As bases de enchimento no Brasil, em geral, são instaladas em zonas industriais, que constituem zonas específicas para inflamáveis, distantes de concentração populacional, o que aumenta a segurança operacional. Além disso, o modelo de grandes bases de envase gera a redução de custos, ao permitir ganhos de economia de escala resultantes do enchimento padronizado e da atração para suas proximidades de atividades associadas, como, empresas de requalificação de vasilhames, fornecedores de materiais e serviços, além de centros de destroca, impactando a acessibilidade econômica do produto.

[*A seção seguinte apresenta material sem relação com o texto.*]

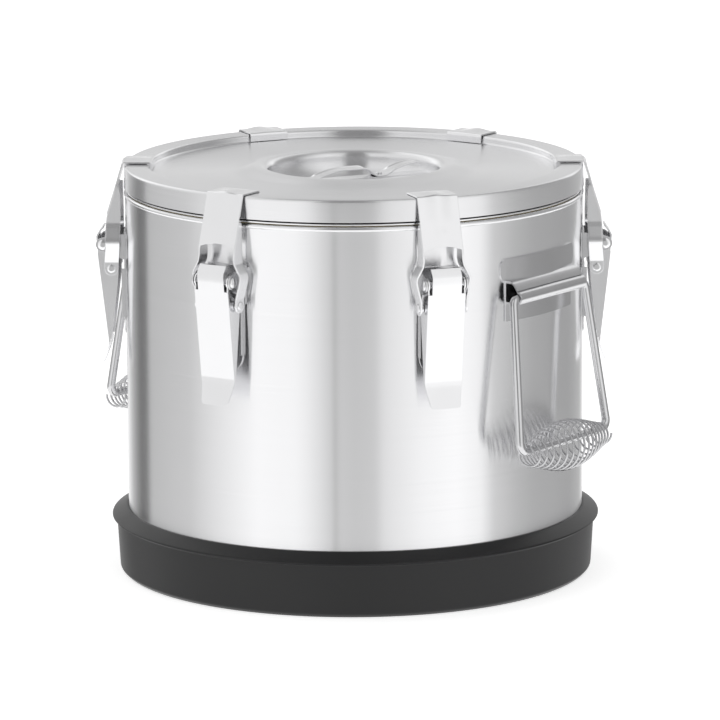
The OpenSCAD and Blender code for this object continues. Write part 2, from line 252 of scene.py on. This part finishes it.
def finish(name, metallic, **plain):
    """A new material, with the sockets of its shader that are the same all over already set."""
    material = bpy.data.materials.new(name)
    material.use_nodes = True
    shader = material.node_tree.nodes["Principled BSDF"]
    shader.inputs["Metallic"].default_value = metallic
    for socket, value in plain.items():
        shader.inputs[socket.replace("_", " ")].default_value = value
    return material, Shade(material.node_tree), shader.inputs


def join(start, value, socket):
    start.tree.links.new(value.socket, socket)


def tinted(start, mix, dark, light):
    """A colour between two greys or colours."""
    return start.node("ShaderNodeMix", {"data_type": "RGBA"}, {0: mix, 6: (*dark, 1), 7: (*light, 1)}, 2)


def bumped(start, height, depth):
    """A normal with that height, depth metres deep."""
    return start.node("ShaderNodeBump", None, {"Strength": 1.0, "Distance": depth, "Height": height})


black_moulding, start, sockets = finish("black_moulding", 0, Specular_IOR_Level=0.36)
spot = start.node("ShaderNodeTexCoord", output="Object")
pebble = start.noise(spot, 900, 3)
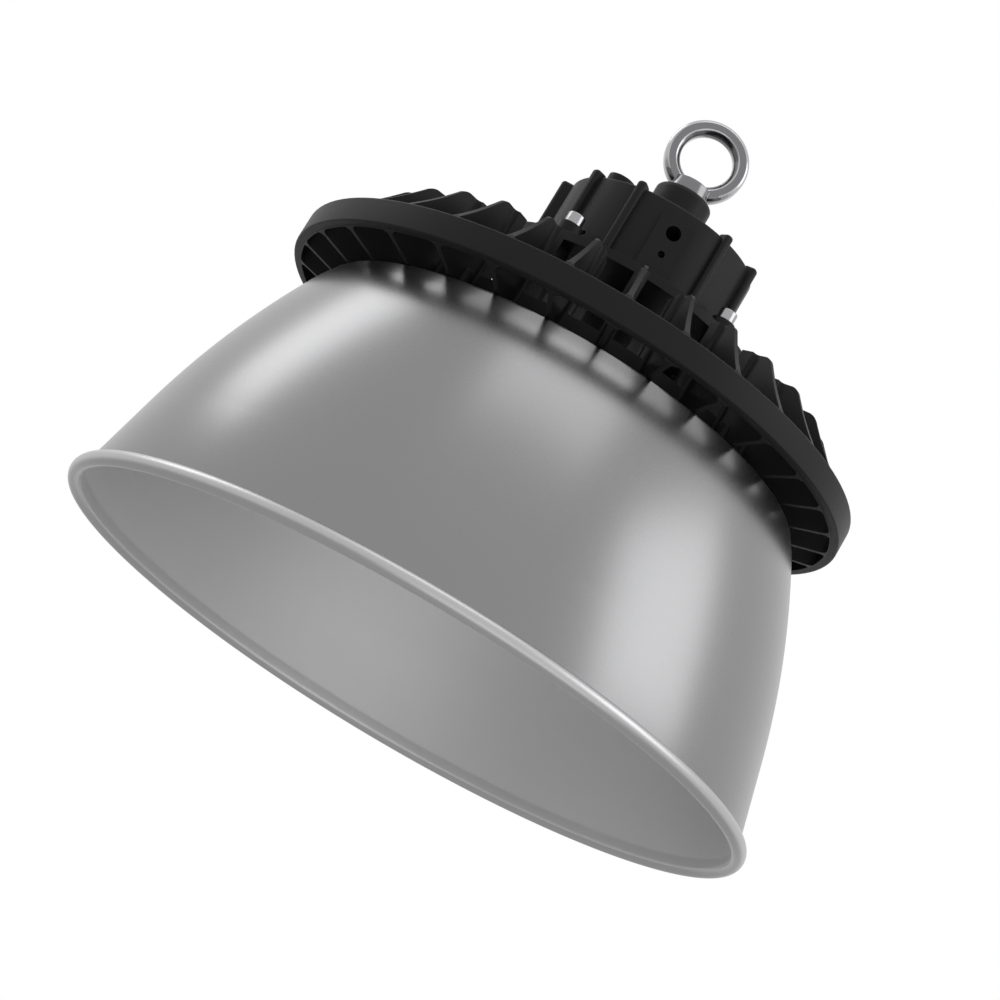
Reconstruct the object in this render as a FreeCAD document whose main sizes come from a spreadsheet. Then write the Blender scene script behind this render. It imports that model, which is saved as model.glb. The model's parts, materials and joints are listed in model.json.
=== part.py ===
"""High bay light: spun aluminium shade, die-cast finned heat sink, driver housing and eye bolt.

The axis of the light is Z and its rim rests on the plane Z = 0. The front, with the driver's panel, faces -Y.
"""

import math
import os

import FreeCAD
import Part
import Sketcher

V = FreeCAD.Vector
FULL_TURN = 360.0
HALF_TURN = FULL_TURN / 2

# Driving dimensions in millimetres and degrees. Heights are above the rim's underside.
SIZES = {
    # shade
    "sheet_thick": 1.2,
    "bead_rad": 4.35,
    "bead_centre_rad": 200.65,
    "bead_gap": 0.5,
    "shade_low_rad": 198.55,
    "shade_top_rad": 144.3,
    "shade_top": 168.5,
    "shade_bend_rad": 189.3,
    "shade_bend": 49.35,
    "shade_arc_rad": 458.0,
    "shade_corner": 3.0,
    "shade_flange_rad": 119.0,
    # heat sink
    "ring_rad": 168.6,
    "ring_thick": 5.3,
    "ring_round": 1.0,
    "ring_low": 175.3,
    "ring_top": 190.0,
    "drum_rad": 124.5,
    "disc_top": 181.4,
    "disc_low": 175.0,
    "recess_rad": 116.0,
    "fin_count": 30,
    "fin_phase": 0.5,
    "fin_thick": 3.3,
    "fin_draft_up": 1.2,
    "fin_draft_down": 0.8,
    "fin_peak": 221.6,
    "fin_peak_rad": 131.5,
    "fin_shoulder": 217.7,
    "fin_shoulder_rad": 137.8,
    "fin_hollow_rad": 220.0,
    "fin_foot_rad": 139.8,
    "window_corner": 3.4,
    "window_inner_corner": 2.2,
    "post_rad": 115.4,
    "post_wide": 7.6,
    "post_corner": 1.8,
    "long_post_rad": 104.0,
    "boss_circle": 130.5,
    "boss_rad": 4.5,
    "boss_top": 179.0,
    "boss_count": 5,
    "pillar_circle": 68.0,
    "pillar_rad": 7.3,
    "pillar_draft": 0.6,
    "column_rad": 14.75,
    "column_bore": 9.0,
    "skirt_chamfer": 0.9,
    "skirt_chamfer_wide": 0.6,
    "fin_rise": 2.9,
    "fin_rise_wide": 1.5,
    "fin_shoulder_round": 9.0,
    "fin_crown": 0.8,
    "post_inset": 3.0,
    "post_overlap": 2.0,
    "long_post_deep": 8.5,
    "pillar_hole": 18.0,
    "boss_roof": 1.5,
    "tapped_depth": 5.0,
    "pillar_count": 4,
    # driver
    "driver_turn": 4.5,
    "driver_low": 233.2,
    "flange_rad": 82.0,
    "flange_thick": 5.3,
    "wall_rad": 56.3,
    "wall_thick": 3.5,
    "wall_round": 1.6,
    "wall_top": 287.4,
    "ceiling": 283.4,
    "dome_rise": 3.6,
    "dome_arc": 210.0,
    "rib_root": 0.4,
    "base_screw_hole": 6.0,
    "neck_rad": 16.9,
    "neck_top": 315.3,
    "neck_round": 3.5,
    "rib_rad": 60.1,
    "rib_wide": 5.5,
    "rib_corner": 2.2,
    "rib_round": 1.9,
    "rib_top": 290.1,
    "rib_first": 28.0,
    "rib_second": 60.0,
    "deep_rib_rad": 63.4,
    "deep_rib_turn": -102.0,
    "panel_wide": 20.9,
    "panel_top": 279.8,
    "panel_corner": 2.5,
    "panel_face": 57.2,
    "panel_root": 2.8,
    "entry_rad": 4.25,
    "entry_height": 271.8,
    "adjuster_rad": 1.95,
    "adjuster_height": 258.2,
    "vent_rad": 1.4,
    "vent_height": 251.6,
    "vent_turn": -46.0,
    "pad_rad": 7.9,
    "pad_high": 4.0,
    "pad_circle": 46.0,
    "pad_turn": -52.0,
    "screw_boss_rad": 6.85,
    "screw_boss_top": 248.0,
    "rebate_rad": 61.0,
    "base_plate_thick": 2.0,
    "gasket_thick": 1.0,
    "base_screw_circle": 57.4,
    "base_screw_turn": 60.0,
    # eye bolt
    "eye_height": 339.2,
    "eye_rad": 23.8,
    "eye_bore": 15.15,
    "eye_thick": 10.4,
    "eye_land": 5.2,
    "eye_outer_bevel": 1.7,
    "collar_rad": 11.35,
    "collar_top": 323.2,
    "bolt_rad": 6.0,
    "bolt_length": 44.0,
    "bolt_chamfer": 1.0,
    "collar_shoulder": 2.4,
    "collar_slope": 3.2,
    "collar_round": 3.4,
    # fasteners
    "cap_head_rad": 5.0,
    "cap_head_high": 6.7,
    "cap_screw_rad": 3.0,
    "cap_screw_length": 30.0,
    "hex_key": 5.0,
    "small_screw_rad": 1.5,
    "small_head_rad": 2.8,
    "small_head_high": 2.0,
    "shade_screw_rad": 2.0,
    "shade_head_rad": 4.0,
    "shade_head_high": 2.7,
    "shade_screw_short": 3.0,
    "small_screw_grip": 4.0,
    "base_screw_length": 8.0,
    # light source
    "board_rad": 104.0,
    "board_thick": 1.6,
    "chip_side": 5.0,
    "chip_high": 1.0,
    "chip_first_ring": 30.0,
    "chip_ring_step": 30.0,
    "chip_ring_count": 6,
    "board_screw_circle": 75.0,
    "board_screw_count": 6,
    "lens_rad": 115.4,
    "lens_thick": 2.5,
    "lens_ring_inner": 105.5,
    "lens_ring_thick": 1.2,
    "lens_gasket_inner": 106.0,
    "lens_screw_circle": 110.6,
    "lens_screw_count": 10,
    "dome_rad": 7.0,
    "dome_high": 4.2,
    # driver's works
    "circuit_rad": 49.0,
    "circuit_low": 245.0,
    "spacer_circle": 43.0,
    "spacer_rad": 3.0,
    "wire_rad": 1.2,
    "wire_spread": 2.0,
    "wire_hole": 4.0,
    "connector_wide": 9.0,
    "connector_deep": 9.0,
    "connector_high": 2.0,
    "lens_seat": 0.0,
    "dome_draft": 16.0,
    "chip_rings": 3,
    "eye_nut_across": 18.0,
    "eye_nut_high": 9.0,
    "eye_washer_across": 24.0,
    "eye_washer_thick": 2.0,
    "core_across": -20.0,
    "core_back": -6.0,
    "core_wide": 32.0,
    "core_high": 22.0,
    "core_deep": 11.0,
    "core_leg": 4.5,
    "core_winding": 5.5,
    "capacitor_rad": 8.0,
    "capacitor_high": 20.0,
    "film_long": 18.0,
    "film_thick": 8.0,
    "film_high": 14.0,
    "block_long": 14.0,
    "block_deep": 9.0,
    "block_high": 12.0,
    "transistor_wide": 10.0,
    "transistor_thick": 4.5,
    "transistor_high": 15.0,
    "choke_rad": 11.0,
    "choke_high": 9.0,
    "choke_place": 25.0,
    "capacitor_across": 20.0,
    "capacitor_front": -24.0,
    "capacitor_back": -4.0,
    "film_across": -12.0,
    "film_back": 24.0,
    "block_across": -7.0,
    "block_front": -44.0,
    "transistor_across": -17.0,
    "transistor_front": -28.0,
    "spreader_across": -24.0,
    "spreader_foot_front": -34.0,
    "spreader_back": -28.0,
    "spacer_turn": 20.0,
    "spreader_thick": 2.0,
    "spreader_high": 22.0,
    "spreader_wide": 20.0,
    "grommet_bore": 5.0,
    "grommet_long": 8.0,
}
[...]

8. Quanto aos desinvestimentos da Petrobras, a ANP ainda tem dever de casa a fazer? O que destacaria?
Os desinvestimentos da Petrobras no refino promoverão uma reforma patrimonial no setor e exigirão uma reorganização das atividades, uma vez que a estatal operava um sistema eficiente com base num monopólio situacional. Além disso, a concentração da infraestrutura logística para os combustíveis em certas regiões, bem como a não interligação entre as mesmas, promoveu a regionalização do setor no país. Desse modo, no caso do GLP, existe um risco de redução da segurança do suprimento no elo primário em certas áreas, o que afetaria toda a cadeia. Uma das soluções é aperfeiçoar a regulação de uso compartilhado das infraestruturas essenciais e estimular investimentos em terminais aquaviários e malha de dutos, no intuito de atender a demanda, reduzir custos e manter níveis razoáveis de segurança do suprimento.
Aldren Vernersbach é economista, pesquisador e consultor. Mestre pelo Instituto de Economia/UFRJ em Políticas Públicas, Estratégias e Desenvolvimento. Foi fellow researcher da Agência Nacional do Petróleo, Gás Natural e Biocombustíveis (ANP). É autor de artigos publicados em congressos nacionais e internacionais nas áreas de economia e setor energético. É um dos autores do livro “Mercados de combustíveis e GLP: questões de regulação setorial e de concorrência”.